Larry Banegas of Barona relates a tale passed down through oral history:
Sometimes the river changed directions. It didn’t always run where it does now. For thousands of years, the people were in one place. Then the river changed directions and parted the people as well as the land. After a time, the river came back together. When it did, the people were completely different in the language they spoke and the way that they thought.
The San Diego River, Banegas says, was “like the lifeline” for the Kumeyaay.
For centuries the river emptied not into the ocean, as it does today, but alternately into San Diego and Mission bays, (the latter named “False Bay” on early maps.)
It was running into the big bay in 1769 when Father Junipero Serra and a few dozen Spanish soldiers stepped ashore to establish the first European settlement in California. They built a mission and fort on the riverbank in what is now Old Town. The white-towered Serra Museum, erected in 1929, stands at the presidio site like a sentinel overlooking Mission Valley.
After the mission moved in 1774 to its present location near the stadium, site of the Kumeyaay village of Nipaguay, the Franciscan priests had recurring problems sustaining water for their crops and 20,000 sheep, 10,000 cattle, and 1,200 horses.
Depending on the year or time of year, the San Diego River might range from a trickle to a torrent. The region—then and now—was subject to extremes of flooding and drought.
So, using American Indian labor, the priests supervised construction in 1813 of the first irrigation/flood-control project on the Pacific Coast: the Old Mission Dam, remnants of which are preserved at the Mission Trails Regional Park, just west of Santee.
Near the head of Mission Gorge, the stone dam was build 12 feet high, 250 feet across and 10 feet thick, forming a lake 300 yards long. Using a technique imported from Rome, rocks were cemented with a mortar of lime and crushed seashells mixed in riverside kilns. Then, during the next three years, a flume of cobblestone and ceramic tile was built to carry water six miles downstream to the mission.
The flume, 2 feet wide and 1 ½ feet deep was used until 1831 when damage from floods went un-repaired as the Mexican government secularized California missions. But, the lesson was not lost on those who lived in San Diego then, as well as on the waves of newcomers to follow: control of the water was key.
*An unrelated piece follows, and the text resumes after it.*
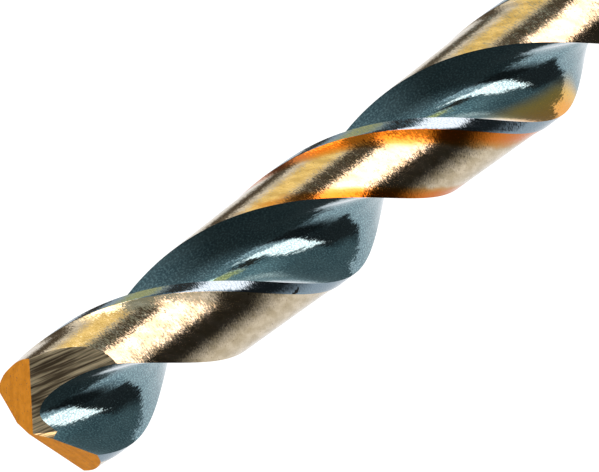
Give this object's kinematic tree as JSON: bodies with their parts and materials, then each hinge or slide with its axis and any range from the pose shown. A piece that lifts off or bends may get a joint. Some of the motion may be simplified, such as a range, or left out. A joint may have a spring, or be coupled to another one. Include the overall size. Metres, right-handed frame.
{
  "type": "twist drill bit",
  "caption": "Right-hand twist drill for metal with helical flutes, narrow margins, relieved lands, a split point and a plain round shank for a chuck.",
  "frame": {"origin": "centre of the flat end face of the shank", "axes": "+Z along the drill's axis from the shank end to the point; +X towards one cutting corner, as a section at the very tip would show it"},
  "size_m": [0.01, 0.01, 0.133],
  "materials": {
    "tool_steel": "ground high-speed steel, tempered bronze on the lands and shank and blue-black in the flutes"
  },
  "bodies": {
    "root": {"twist_drill": "tool_steel"}
  },
  "joints": []
}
Bigger plans for the river were to come.
Before the Spaniards, there was no written record of the San Diego River’s fluctuations. Droughts would dry it up in Mission Valley; then rains would come and the river would swell and meander, just as it did in Kumeyaay legend.
Philip Pryde, a San Diego State University geography professor and author on local history, says the river flowed into San Diego Bay from 1769 to 1825; Mission Bay, 1825 to 1855; San Diego Bay, 1855 to 1876; and Mission Bay until 1953, when engineers dredged the wide channel that still runs from Interstate 5 to Ocean Beach, forcing the river into the sea.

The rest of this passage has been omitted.